Language is a hot-button issue for many Latinxs and is often a point of contention.
Language is a hot-button issue for many Latinxs and is often a point of contention. In the US, about 40 million people speak Spanish at home, making it the nation’s second-most spoken language. However, as we move through immigrant generations, the number of Spanish language speakers among US Latinxs declines. Whether you speak Spanish or not and how well you speak Spanish lends itself to critique and contributes to the idea of whether or not you are “Latino/a/x enough.”
Now, her ninth album, which is also her second Spanish-language album “Aguilera,” is being recognized for a wider breadth of Latin music than her first album. You can hear the influence of multiple genres, including Ecuadorian pasillo, ranchera, cumbia, reggaeton, and more. She has received a total of seven Latin Grammy Award nominations, making her the second most nominated artist, only second to Bad Bunny with 10 nominations. Aguilera’s nominations include album of the year and best traditional pop vocal album. There are a few standout songs on the album that are being recognized. Up for record of the year and best urban fusion/performance, “Pa Mis Muchachas” with Becky G, Nicki Nicole, and Nathy Peluso, is a guaracha song that focuses on women’s strength passed down through generations. Nominated for the best regional song, “Cuando Me Dé La Gana” is a powerful ranchera duet with Aguilera and Christian Nodal about the ending of a relationship. Aguilera has once again proven herself to be a force in Latin music with this album.

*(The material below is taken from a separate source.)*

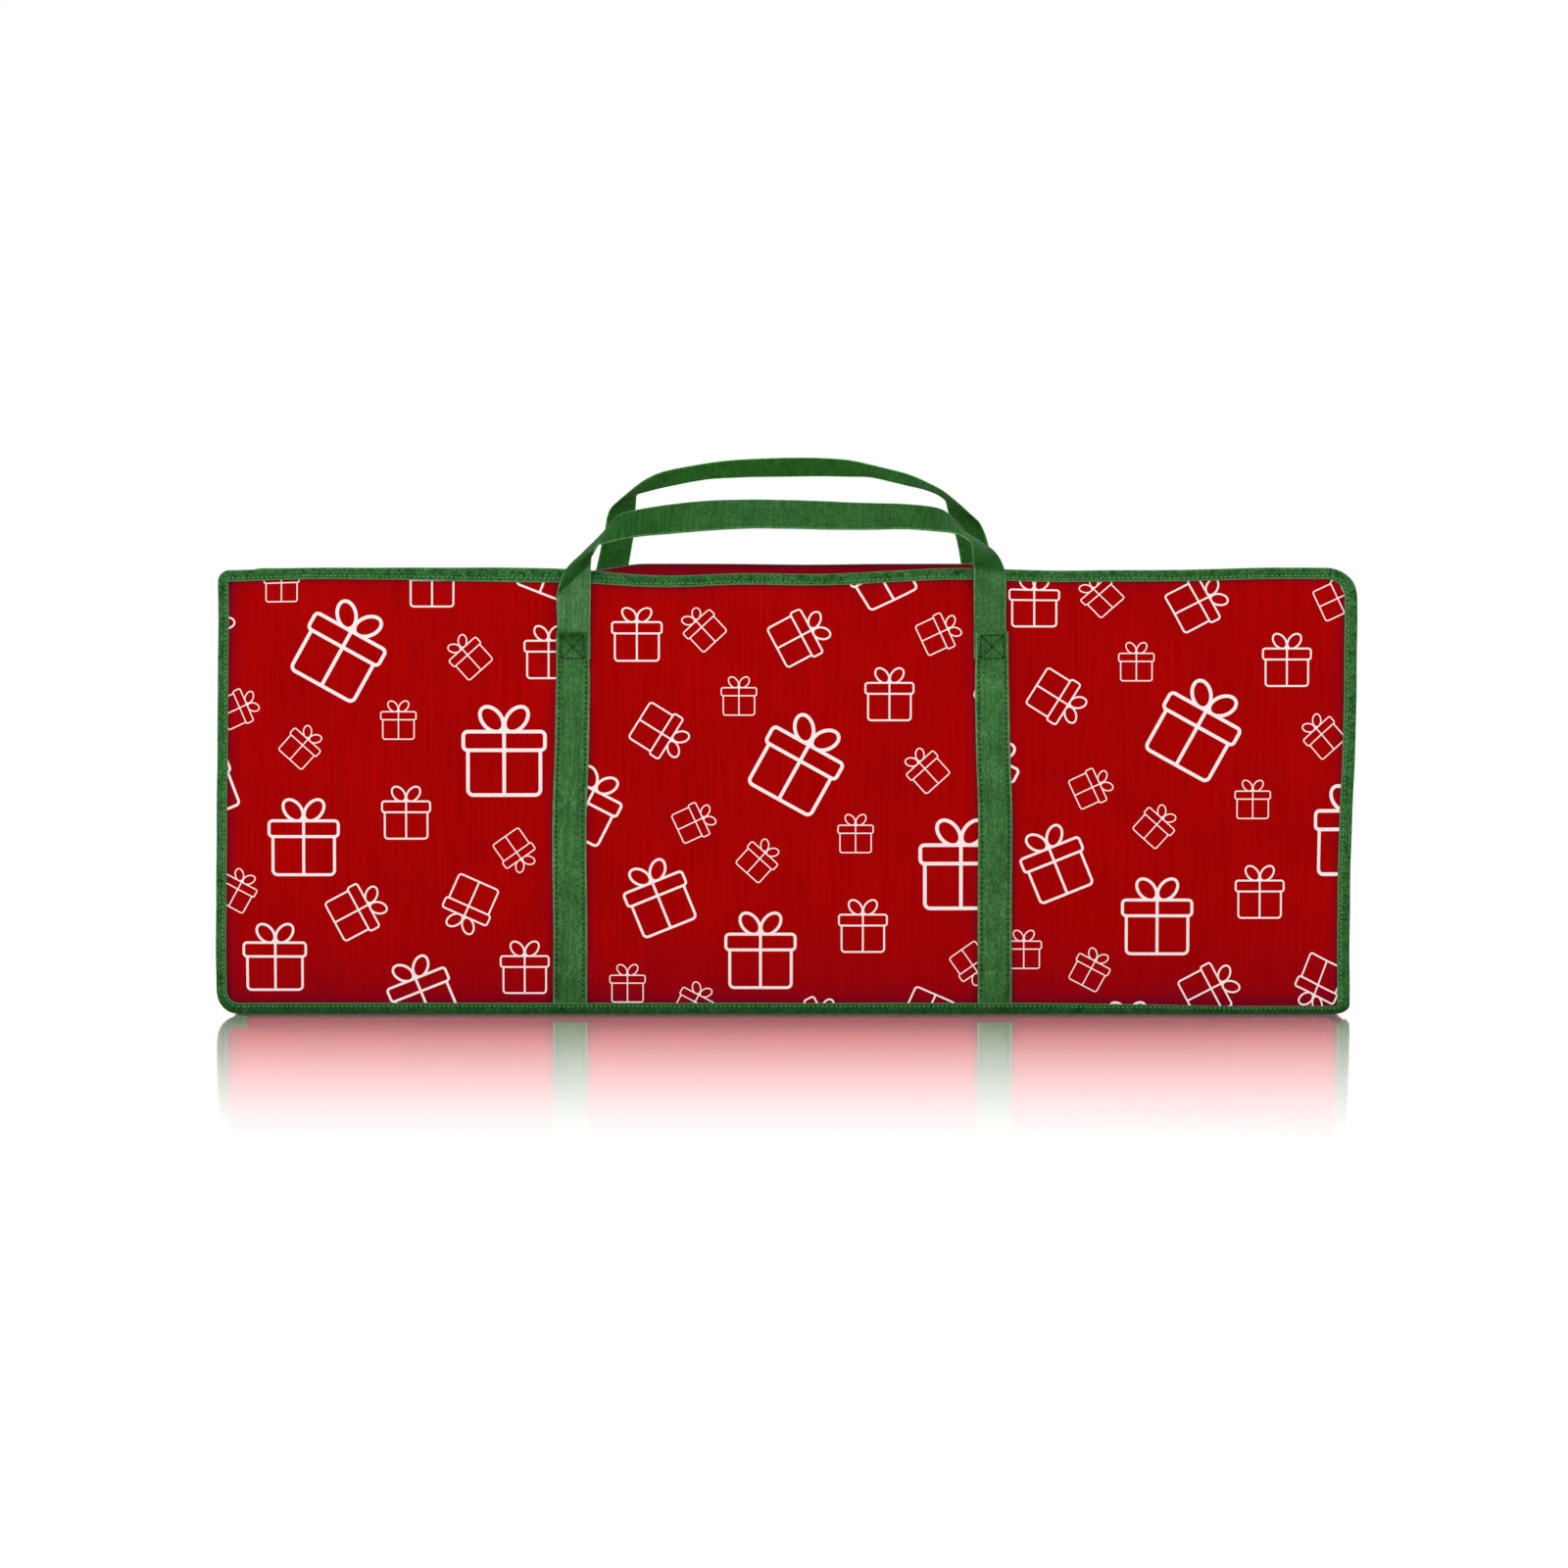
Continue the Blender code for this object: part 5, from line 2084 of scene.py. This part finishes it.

It’s been well-established that Aguilera is a Latina who is expressive of her cultural pride. Latinxs are not a monolith and are as diverse as can be. That’s what makes the culture so rich. There is no one way to be Latinx and no such thing as being “Latino/a/x enough.” Aguilera shares her cultural pride through her music and has done so consistently for her decade-spanning career. She has claimed it all along; you just may not have been paying attention.